Now, I understand that if Washington does all these things, Saudi Arabia and the UAE predominantly are going to complain that the United States is abandoning them and empowering Iran. And the Biden administration's task, and Congress's task, is going to be to convince our Gulf partners that there is an alternative to this never-ending military contest and political contest with Tehran. A regional security dialogue that includes all parties can replace this arms race and this set of proxy wars. I know this may sound like utopian fantasy, but I don't think it is. I see the early shoots of this dialogue; they've been showing for years. I think Yemen can be a testing ground for this concept, but only if U.S. leadership is willing to create a structure for detente. And although the United States, we shouldn't give UAE or the Saudis veto power over whether or not we get back into the JCPOA, if we're in this regional dialogue it binds the Gulf countries closer to all of the decisions the United States makes and would give GCC countries a lot more input on our policy in the region. And here's how I think we need to talk about this. We need to make clear that de-escalation with Iran should be really appealing to Gulf nations. The moral and the financial cost of these wars is huge. The future is not going to run on oil. Declining petro revenues means that Gulf nations are soon going to need to make some hard choices between investing in domestic economic reforms or in fighting wars in foreign countries. Constant conflict is going to be unaffordable pretty soon.

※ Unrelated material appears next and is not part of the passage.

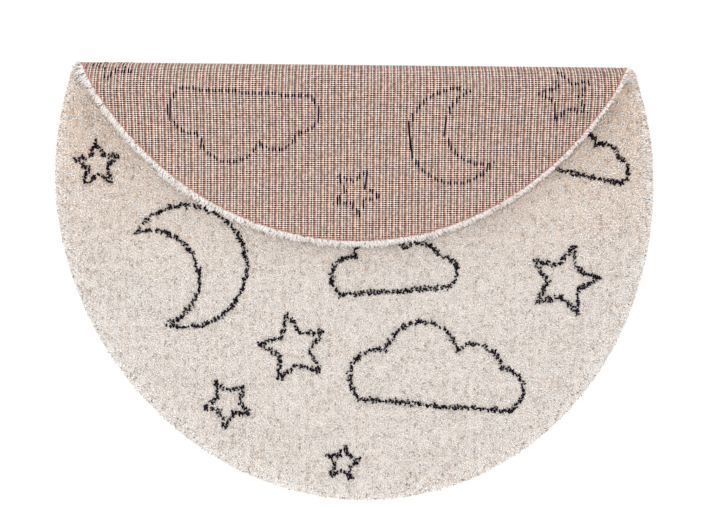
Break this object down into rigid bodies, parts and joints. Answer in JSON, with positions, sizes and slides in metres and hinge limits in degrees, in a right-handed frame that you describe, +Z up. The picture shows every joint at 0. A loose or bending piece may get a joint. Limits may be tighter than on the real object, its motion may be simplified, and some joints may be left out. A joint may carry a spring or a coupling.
{
  "type": "round kids rug",
  "caption": "Round cream shag rug for a child's room, lying on the floor with its far part folded forward to show the woven back.",
  "frame": {"origin": "middle of the round, on the floor, at the back of the ground weave", "axes": "+X along the fold, +Y towards the folded side, +Z up out of the pile"},
  "size_m": [1.1882, 0.8614, 0.0771],
  "materials": {
    "pile": "long curled cream yarn, matte",
    "drawing_yarn": "near-black pile yarn, matte",
    "woven_back": "flat weave of cream, brown and salmon yarn, matte"
  },
  "bodies": {
    "root": {"rug": "pile"}
  },
  "joints": []
}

And here's where human rights comes into the conversation. The massive wake of Donald Trump and January 6 makes clear that the United States is going to have some difficult work ahead of us to rebuild our global brand. But there's no way that happens without ending Washington's hear-no-evil, see-no-evil approach in the Gulf. But like with regional de-escalation, the Gulf should see the merits of political reform. If the Gulf really wants to attract international investment, which leaders like Mohammad bin Salman talk about constantly, it's got to address the ongoing brutal crackdown on political dissent and a lack of rule of law. Outside investors are just never going to make a big play in the Gulf while political space is so limited. And the long-standing social bargain in places like Saudi Arabia of no taxation but no representation either, I just don't think it can last as population growth outstrips oil revenues, royal families are not going to be able to afford that payoff once subsidies go down but repression remains. A disastrous storm of unrest is going to brew there. So listen, I've been arguing for years that U.S. foreign policy has become really dangerously anachronistic. I sort of think of it as an instrument that's tuned to play a song that the orchestra no longer performs and I make that critique very broadly. I've been making the case to develop a new foreign policy toolkit to meet the actual challenges that confront the United States today. But U.S. policy is maybe most dangerously out of tune in the Gulf. And President Biden and his team have a chance to change this, but only if they and we in Congress are willing to step outside this forty-year-old policy sclerosis toward the Middle East and start asking some really, really hard questions about whether our policy is actually aligned at all with our interests in the interests of our partners in the region anymore. So I'm really excited for the conversation today. Sorry, that was maybe a little long, but I wanted to, you know, put a bunch of thoughts out there on the table for discussion and I look forward to the dialogue.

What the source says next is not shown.